Il y a trois mots grecs qui expriment cette réalité : Eros, Philia et Agape.

Eros c’est l’amour qui prend. C’est la pulsion, l’élan vital, l’attirance, le désir, la captation de l’autre pour soi, l’autre pour moi dans une logique de pure puissance. « On lâche les freins et on saisit tout ce que l’on peut saisir ».

Philia c’est l’amour qui partage. C’est le souci de l’autre, la solidarité. La philia est réciprocité ou elle n’est pas. La philia ce sont les accords de désarmement américano-soviétique ou américano-russe. « Je te tiens, tu me tiens par la barbichette », « tu m’invites à diner je t’invite à diner », « Tu ne me fais pas de mal, je ne te fais pas de mal ». C’est le côté basico-basique de l’Humanité qui essaie de vivre sans trop d’anicroches.

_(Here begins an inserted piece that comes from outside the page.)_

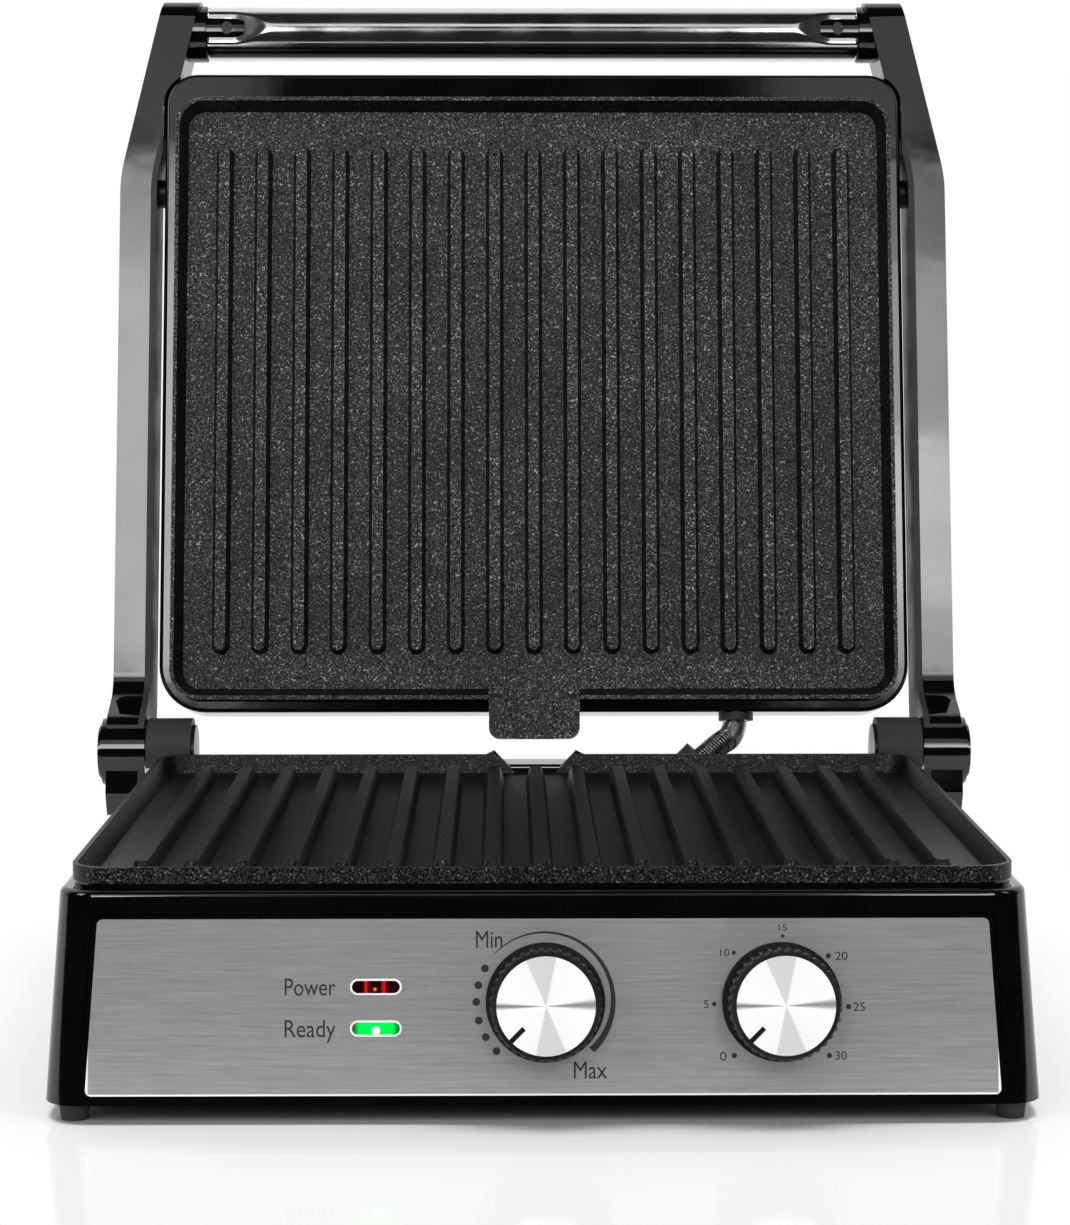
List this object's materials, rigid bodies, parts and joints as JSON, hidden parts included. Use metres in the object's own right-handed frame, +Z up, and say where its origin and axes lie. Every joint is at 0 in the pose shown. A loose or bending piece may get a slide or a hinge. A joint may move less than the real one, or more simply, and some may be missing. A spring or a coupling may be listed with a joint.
{
  "type": "panini press",
  "caption": "Contact grill with two ribbed plates, a floating lid on hinged side arms, a tube handle, a steel front with two knobs and two lamps, and a pull-out drip tray, standing open.",
  "frame": {"origin": "middle of the open grill's footprint, on the table", "axes": "+Z up, -Y towards the user and the controls, +X to the user's right"},
  "size_m": [0.3468, 0.3966, 0.3801],
  "materials": {
    "gloss_black": "polished injection moulding",
    "matte_black": "fine moulded grain",
    "rubber": "matte",
    "brushed_panel": "brushed along its length",
    "polished_steel": "polished",
    "spun_metal": "spun, circular grain",
    "red_lens": "clear tinted",
    "green_lens": "clear tinted, lit",
    "nonstick_coating": "sprayed non-stick coating with a fine fleck on cast aluminium",
    "plated_steel": "zinc plated",
    "element_steel": "heat-dulled tube",
    "aluminised_sheet": "aluminised",
    "bush_brass": "turned"
  },
  "bodies": {
    "base": {"base_shell": "gloss_black", "bottom_cover": "matte_black", "rubber_feet": "rubber", "case_screws": "plated_steel", "front_fascia": "gloss_black", "front_panel": "brushed_panel", "lamp_bezels": "polished_steel", "power_lens": "red_lens", "ready_lens": "green_lens", "lamp_board": "matte_black", "thermostat": "plated_steel", "timer": "matte_black", "terminal_block": "matte_black", "cord_inlet": "matte_black", "drain_chute": "aluminised_sheet", "lower_plate": "nonstick_coating", "lower_heater": "element_steel", "lower_reflector": "aluminised_sheet", "lower_plate_screws": "plated_steel", "thermal_fuse": "plated_steel", "hinge_tower_left": "matte_black", "hinge_tower_right": "matte_black", "tower_caps": "matte_black", "hinge_pins": "plated_steel", "stop_pins": "plated_steel", "base_gland": "matte_black", "conduit": "plated_steel"},
    "arms": {"arm_left": "gloss_black", "arm_right": "gloss_black", "arm_liner_left": "matte_black", "arm_liner_right": "matte_black", "hinge_caps": "gloss_black", "pivot_bolts": "plated_steel", "pivot_caps": "gloss_black", "handle_tube": "polished_steel", "handle_sockets": "gloss_black", "handle_screws": "plated_steel"},
    "lid": {"lid_shell": "gloss_black", "lid_cover": "brushed_panel", "pivot_bushes": "bush_brass", "lid_gland": "matte_black", "upper_plate": "nonstick_coating", "upper_heater": "element_steel", "upper_reflector": "aluminised_sheet", "upper_plate_screws": "plated_steel", "upper_cutout": "plated_steel"},
    "temperature_dial": {"temperature_knob": "matte_black", "temperature_knob_face": "spun_metal", "temperature_shaft": "plated_steel"},
    "timer_dial": {"timer_knob": "matte_black", "timer_knob_face": "spun_metal", "timer_shaft": "plated_steel"},
    "tray": {"drip_tray": "matte_black"}
  },
  "joints": [
    {"name": "lid_hinge", "type": "hinge", "parent": "base", "child": "arms", "pos_m": [0, 0.0986, 0.076], "axis": [1, 0, 0], "range_deg": [0, 101.65], "deforming": ["conduit"]},
    {"name": "lid_float", "type": "hinge", "parent": "arms", "child": "lid", "pos_m": [0, 0.16626, 0.30016], "axis": [-1, 0, 0], "range_deg": [-12, 0], "deforming": ["conduit"]},
    {"name": "temperature_knob_turn", "type": "hinge", "parent": "base", "child": "temperature_dial", "pos_m": [0.0005, -0.17924, 0.03721], "axis": [0, 0.9899, -0.1416], "range_deg": [0, 270]},
    {"name": "timer_knob_turn", "type": "hinge", "parent": "base", "child": "timer_dial", "pos_m": [0.073, -0.17924, 0.03721], "axis": [0, 0.9899, -0.1416], "range_deg": [0, 270]},
    {"name": "drip_tray_slide", "type": "slide", "parent": "base", "child": "tray", "axis": [0, 1, 0], "range_m": [0, 0.15]}
  ]
}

Agape c’est la charité dont je parlais tout à l’heure. C’est l’amour qui donne, un amour universel, sans contrepartie, en pure gratuité. Il est le bonheur de donner et de se donner. L’agape n’attend rien pour lui-même, il est tout entier dans le don à l’autre. « Moi pour l’autre ».

l’Eros, c’est l’état de nature. « Moi, moi, moi et les autres après s’il en reste. ». Je pense que beaucoup l’on constaté avec les enfants pendant leur éducation, et les États sont aussi un peu sur ce registre. Nous voyons bien aussi que des questions d’honneur et de dignité sont à l’origine des conflits. Sur ce sujet, Dominique Moïsi et sa géopolitique des conflits est éclairant. Nous le savons bien, la dimension psychologique est essentielle. L’Eros c’est le retour d’un déploiement d’une animalité, qui n’a rien de négatif en soi quand elle est bien intégrée mais qui peut aussi être redoutable et destructrice.

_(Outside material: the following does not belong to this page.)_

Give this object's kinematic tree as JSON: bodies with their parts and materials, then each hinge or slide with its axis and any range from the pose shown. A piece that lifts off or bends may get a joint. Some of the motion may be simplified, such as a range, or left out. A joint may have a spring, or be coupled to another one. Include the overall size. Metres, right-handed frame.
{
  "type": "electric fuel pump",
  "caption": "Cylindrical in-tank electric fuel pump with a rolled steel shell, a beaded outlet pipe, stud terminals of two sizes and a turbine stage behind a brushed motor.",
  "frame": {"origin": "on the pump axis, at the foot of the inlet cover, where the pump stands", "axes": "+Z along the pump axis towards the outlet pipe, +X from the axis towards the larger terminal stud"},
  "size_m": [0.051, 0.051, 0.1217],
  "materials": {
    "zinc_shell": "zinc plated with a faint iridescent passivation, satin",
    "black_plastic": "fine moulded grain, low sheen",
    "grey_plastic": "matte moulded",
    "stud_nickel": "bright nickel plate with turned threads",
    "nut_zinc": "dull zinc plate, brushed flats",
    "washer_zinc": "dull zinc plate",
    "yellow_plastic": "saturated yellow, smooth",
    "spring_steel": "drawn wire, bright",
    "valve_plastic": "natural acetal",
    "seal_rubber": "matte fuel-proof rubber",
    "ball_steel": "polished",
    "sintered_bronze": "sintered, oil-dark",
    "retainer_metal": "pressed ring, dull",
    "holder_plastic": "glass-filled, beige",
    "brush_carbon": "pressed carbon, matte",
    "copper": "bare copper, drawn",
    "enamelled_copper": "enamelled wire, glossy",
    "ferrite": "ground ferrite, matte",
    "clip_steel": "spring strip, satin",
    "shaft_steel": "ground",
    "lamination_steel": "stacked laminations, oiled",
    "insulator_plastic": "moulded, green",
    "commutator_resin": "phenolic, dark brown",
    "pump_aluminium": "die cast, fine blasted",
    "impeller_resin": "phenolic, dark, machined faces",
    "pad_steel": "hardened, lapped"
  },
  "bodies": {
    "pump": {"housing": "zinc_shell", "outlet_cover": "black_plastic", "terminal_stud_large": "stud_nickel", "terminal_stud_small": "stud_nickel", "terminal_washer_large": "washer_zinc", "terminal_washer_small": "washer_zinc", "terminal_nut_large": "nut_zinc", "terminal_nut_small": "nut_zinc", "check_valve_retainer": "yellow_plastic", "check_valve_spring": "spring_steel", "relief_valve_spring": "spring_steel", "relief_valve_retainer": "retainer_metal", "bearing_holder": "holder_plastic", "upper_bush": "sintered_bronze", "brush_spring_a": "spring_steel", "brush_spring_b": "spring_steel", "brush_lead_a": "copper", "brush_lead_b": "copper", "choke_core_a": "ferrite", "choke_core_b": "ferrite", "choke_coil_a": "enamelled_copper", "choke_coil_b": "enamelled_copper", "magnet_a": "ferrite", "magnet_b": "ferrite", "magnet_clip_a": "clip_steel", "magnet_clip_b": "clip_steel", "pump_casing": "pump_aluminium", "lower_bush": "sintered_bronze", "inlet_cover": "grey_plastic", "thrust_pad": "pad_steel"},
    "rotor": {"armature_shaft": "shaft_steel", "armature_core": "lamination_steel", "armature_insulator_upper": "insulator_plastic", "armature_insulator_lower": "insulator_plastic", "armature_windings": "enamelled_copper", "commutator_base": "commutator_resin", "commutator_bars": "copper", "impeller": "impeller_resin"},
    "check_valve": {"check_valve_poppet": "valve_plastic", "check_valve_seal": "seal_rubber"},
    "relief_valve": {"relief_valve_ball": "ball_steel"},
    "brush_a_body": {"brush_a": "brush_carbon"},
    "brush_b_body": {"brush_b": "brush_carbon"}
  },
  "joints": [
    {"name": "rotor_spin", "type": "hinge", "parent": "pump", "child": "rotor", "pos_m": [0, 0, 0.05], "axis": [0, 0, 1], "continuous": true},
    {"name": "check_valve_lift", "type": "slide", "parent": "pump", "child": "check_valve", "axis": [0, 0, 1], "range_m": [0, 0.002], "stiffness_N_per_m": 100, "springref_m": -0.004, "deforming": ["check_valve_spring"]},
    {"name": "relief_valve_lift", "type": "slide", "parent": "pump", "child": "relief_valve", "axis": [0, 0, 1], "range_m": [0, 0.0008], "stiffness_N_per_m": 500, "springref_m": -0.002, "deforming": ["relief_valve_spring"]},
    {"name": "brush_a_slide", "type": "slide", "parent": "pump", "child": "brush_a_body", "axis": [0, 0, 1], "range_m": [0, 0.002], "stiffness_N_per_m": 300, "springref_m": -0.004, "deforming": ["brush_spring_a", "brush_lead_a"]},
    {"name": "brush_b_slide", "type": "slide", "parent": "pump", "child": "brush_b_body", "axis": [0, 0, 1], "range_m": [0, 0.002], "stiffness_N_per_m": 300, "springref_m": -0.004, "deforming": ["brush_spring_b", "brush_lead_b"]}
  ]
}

La Philia c’est la réciprocité bien comprise : « Si vous aimez ceux qui vous aiment, si vous faites du bien à ceux qui vous en font… quel mérite avez vous ? » nous interroge l’Evangile. C’est la situation où nous nous trouvons plus ou moins depuis 25 ans accompagnée de progrès significatifs dans le domaine du désarmement et de la non-prolifération.

L’Agape c’est le nom divin de l’amour, cela porte le beau nom de charité au sens le plus fort et le plus sublime. Et nous sommes ici au cœur même de la spécificité biblique qui n’est pas d’abord faite d’interdit ou de condamnation, mais avant tout d‘un appel à aimer.

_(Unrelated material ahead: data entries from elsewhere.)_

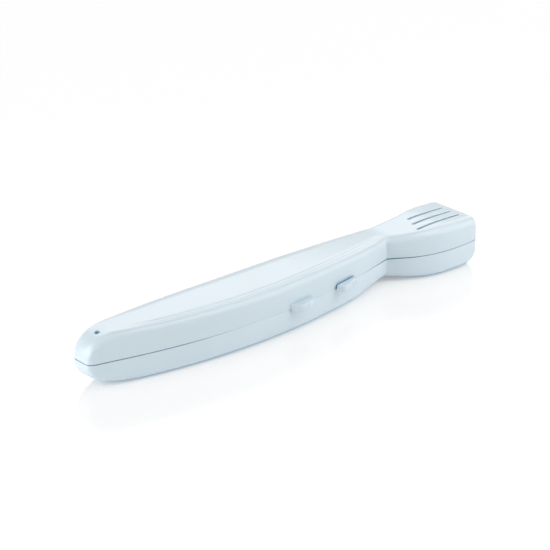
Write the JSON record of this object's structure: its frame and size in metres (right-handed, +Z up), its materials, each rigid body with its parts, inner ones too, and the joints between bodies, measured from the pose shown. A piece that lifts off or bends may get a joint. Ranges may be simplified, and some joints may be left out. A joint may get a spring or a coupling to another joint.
{
  "type": "toothbrush case",
  "caption": "Slim hinged case for one toothbrush, with a rounded nose, narrow neck and flared vented head, opened by finger tabs on its front edge.",
  "frame": {"origin": "on the floor below the centre of the closed case's box", "axes": "+X along the case from nose to head, +Y from the finger tabs to the hinges, +Z up from the base to the lid"},
  "size_m": [0.205, 0.036, 0.0225],
  "materials": {
    "shell_plastic": "glossy moulded polypropylene, pale blue",
    "pin_steel": "plain drawn wire"
  },
  "bodies": {
    "base": {"base_shell": "shell_plastic", "hinge_pin_nose_side": "pin_steel", "hinge_pin_head_side": "pin_steel"},
    "lid": {"lid_shell": "shell_plastic"}
  },
  "joints": [
    {"name": "lid_hinge", "type": "hinge", "parent": "base", "child": "lid", "pos_m": [0, 0.01586, 0.0112], "axis": [-1, 0, 0], "range_deg": [0, 175]}
  ]
}
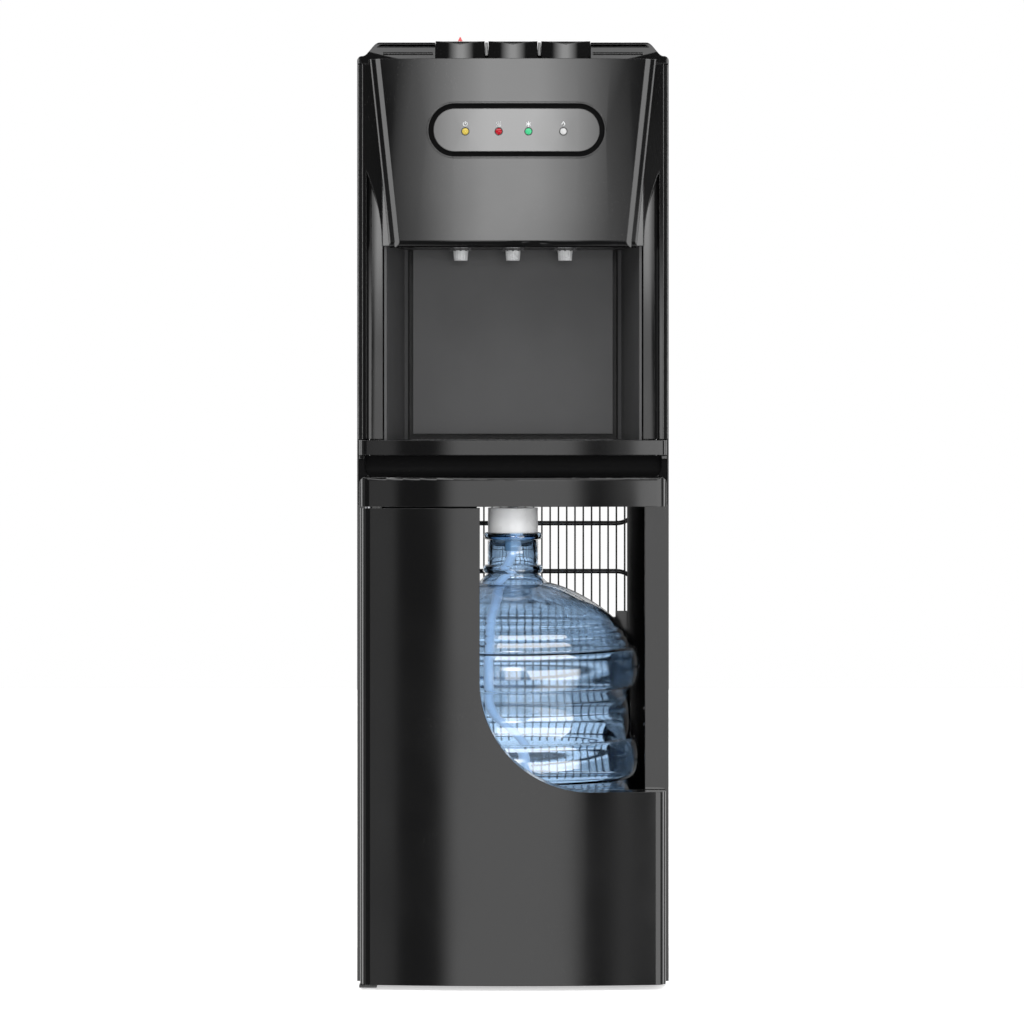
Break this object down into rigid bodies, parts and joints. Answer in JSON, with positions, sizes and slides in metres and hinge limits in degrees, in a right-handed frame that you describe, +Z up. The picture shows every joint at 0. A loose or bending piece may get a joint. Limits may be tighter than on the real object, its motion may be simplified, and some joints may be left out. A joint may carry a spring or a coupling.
{
  "type": "bottom-loading water dispenser",
  "caption": "Tall free-standing bottom-loading water dispenser with push-button taps over a niche, drip tray and cut-away bottle door.",
  "frame": {"origin": "on the floor, under the middle of the cabinet's overall box", "axes": "+Z up, front (door and taps) faces -Y, +X to the right when seen from the front"},
  "size_m": [0.322, 0.36, 0.9815],
  "materials": {
    "gloss_black": "high-gloss moulded black",
    "painted_steel": "semi-gloss black enamel",
    "matte_grey": "fine matt texture",
    "bare_steel": "plain rolled steel",
    "stainless": "stainless, brushed",
    "black_rubber": "moulded rubber",
    "clear_hose": "milky silicone",
    "white_plastic": "smooth moulded white",
    "bottle_blue": "clear blue polycarbonate",
    "lamp_yellow": "lamp lens",
    "lamp_red": "lamp lens",
    "lamp_green": "lamp lens",
    "lamp_white": "lamp lens",
    "circuit_green": "circuit board",
    "foam_white": "moulded foam",
    "copper": "drawn copper",
    "black_plastic": "matt black",
    "red_plastic": "smooth moulded red",
    "green_plastic": "smooth moulded green"
  },
  "bodies": {
    "cabinet": {"base_pan": "painted_steel", "feet": "black_rubber", "left_side_panel": "painted_steel", "right_side_panel": "painted_steel", "lower_back_panel": "painted_steel", "upper_back_panel": "painted_steel", "mid_shelf": "bare_steel", "front_fascia": "gloss_black", "left_column": "gloss_black", "right_column": "gloss_black", "niche_liner": "matte_grey", "niche_ceiling": "matte_grey", "head_front_panel": "gloss_black", "display_window": "gloss_black", "lamp_power": "lamp_yellow", "lamp_heating": "lamp_red", "lamp_cold": "lamp_green", "lamp_empty": "lamp_white", "lamp_board": "circuit_green", "top_cover": "gloss_black", "button_shaft": "bare_steel", "button_springs": "bare_steel", "valve_block": "white_plastic", "spouts": "clear_hose", "cold_tank": "stainless", "evaporator_coil": "copper", "insulation_jacket": "foam_white", "hot_tank": "stainless", "heater_band": "bare_steel", "compressor": "painted_steel", "compressor_grommets": "black_rubber", "condenser_tube": "painted_steel", "condenser_wires": "painted_steel", "condenser_brackets": "painted_steel", "filter_drier": "copper", "water_pump": "black_plastic", "supply_hose": "clear_hose", "tank_hoses": "clear_hose", "bottle": "bottle_blue", "probe_cap": "white_plastic", "dip_tube": "clear_hose", "dip_strainer": "white_plastic", "cord_gland": "black_plastic", "drain_plug": "black_plastic", "hinge_pins": "bare_steel", "back_screws": "bare_steel"},
    "door": {"door_panel": "painted_steel", "door_liner": "matte_grey", "door_magnet": "black_rubber"},
    "tray": {"drip_tray": "gloss_black"},
    "grille": {"drip_grille": "matte_grey"},
    "hot_button": {"button_hot": "gloss_black"},
    "room_button": {"button_room": "gloss_black"},
    "cold_button": {"button_cold": "gloss_black"},
    "hot_plunger": {"plunger_hot": "white_plastic"},
    "room_plunger": {"plunger_room": "white_plastic"},
    "cold_plunger": {"plunger_cold": "white_plastic"},
    "lock": {"child_lock": "red_plastic"},
    "hot_rocker": {"hot_switch": "red_plastic"},
    "cold_rocker": {"cold_switch": "green_plastic"}
  },
  "joints": [
    {"name": "door_hinge", "type": "hinge", "parent": "cabinet", "child": "door", "pos_m": [-0.149, -0.161, 0.25], "axis": [0, 0, -1], "range_deg": [0, 110]},
    {"name": "tray_slide", "type": "slide", "parent": "cabinet", "child": "tray", "axis": [0, -1, 0], "range_m": [0, 0.16]},
    {"name": "grille_lift", "type": "slide", "parent": "tray", "child": "grille", "axis": [0, 0, 1], "range_m": [0, 0.06]},
    {"name": "hot_press", "type": "hinge", "parent": "cabinet", "child": "hot_button", "pos_m": [-0.0545, -0.05, 0.957], "axis": [1, 0, 0], "range_deg": [0, 4], "stiffness_Nm_per_rad": 1.5, "springref_deg": -5.73},
    {"name": "hot_valve", "type": "slide", "parent": "cabinet", "child": "hot_plunger", "axis": [0, 0, -1], "range_m": [0, 0.004]},
    {"name": "room_press", "type": "hinge", "parent": "cabinet", "child": "room_button", "pos_m": [0, -0.05, 0.957], "axis": [1, 0, 0], "range_deg": [0, 4], "stiffness_Nm_per_rad": 1.5, "springref_deg": -5.73},
    {"name": "room_valve", "type": "slide", "parent": "cabinet", "child": "room_plunger", "axis": [0, 0, -1], "range_m": [0, 0.004]},
    {"name": "cold_press", "type": "hinge", "parent": "cabinet", "child": "cold_button", "pos_m": [0.0545, -0.05, 0.957], "axis": [1, 0, 0], "range_deg": [0, 4], "stiffness_Nm_per_rad": 1.5, "springref_deg": -5.73},
    {"name": "cold_valve", "type": "slide", "parent": "cabinet", "child": "cold_plunger", "axis": [0, 0, -1], "range_m": [0, 0.004]},
    {"name": "lock_slide", "type": "slide", "parent": "hot_button", "child": "lock", "axis": [0, 1, 0], "range_m": [0, 0.006], "stiffness_N_per_m": 150, "springref_m": -0.004},
    {"name": "hot_switch_tip", "type": "hinge", "parent": "cabinet", "child": "hot_rocker", "pos_m": [-0.06, 0.1615, 0.907], "axis": [-1, 0, 0], "range_deg": [0, 16]},
    {"name": "cold_switch_tip", "type": "hinge", "parent": "cabinet", "child": "cold_rocker", "pos_m": [0.06, 0.1615, 0.907], "axis": [-1, 0, 0], "range_deg": [0, 16]}
  ],
  "couplings": [
    {"joint": "hot_valve", "follows": "hot_press", "m_per_rad": 0.0528},
    {"joint": "room_valve", "follows": "room_press", "m_per_rad": 0.0528},
    {"joint": "cold_valve", "follows": "cold_press", "m_per_rad": 0.0528}
  ]
}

Nous voyons bien ici que c’est à une conversion radicale à laquelle nous sommes appelés. La Philia, c’est cet état stationnaire, incertain, instable, mais qui permet un minimum de coexistence. L’Eros c’est ce qui conduit au drame de ce que nous n’avons que trop connu au long du 20e siècle et à l’horreur absolue lorsque j’entends écraser et exterminer mon frère. L’Agape c’est ce que nous portons tous dans nos cœurs et c’est  ce qu’en homme de bonne volonté, nous donnant la main les uns aux autres, nous avons la charge et la mission de faire progresser, pour nous-même et pour les générations qui viennent.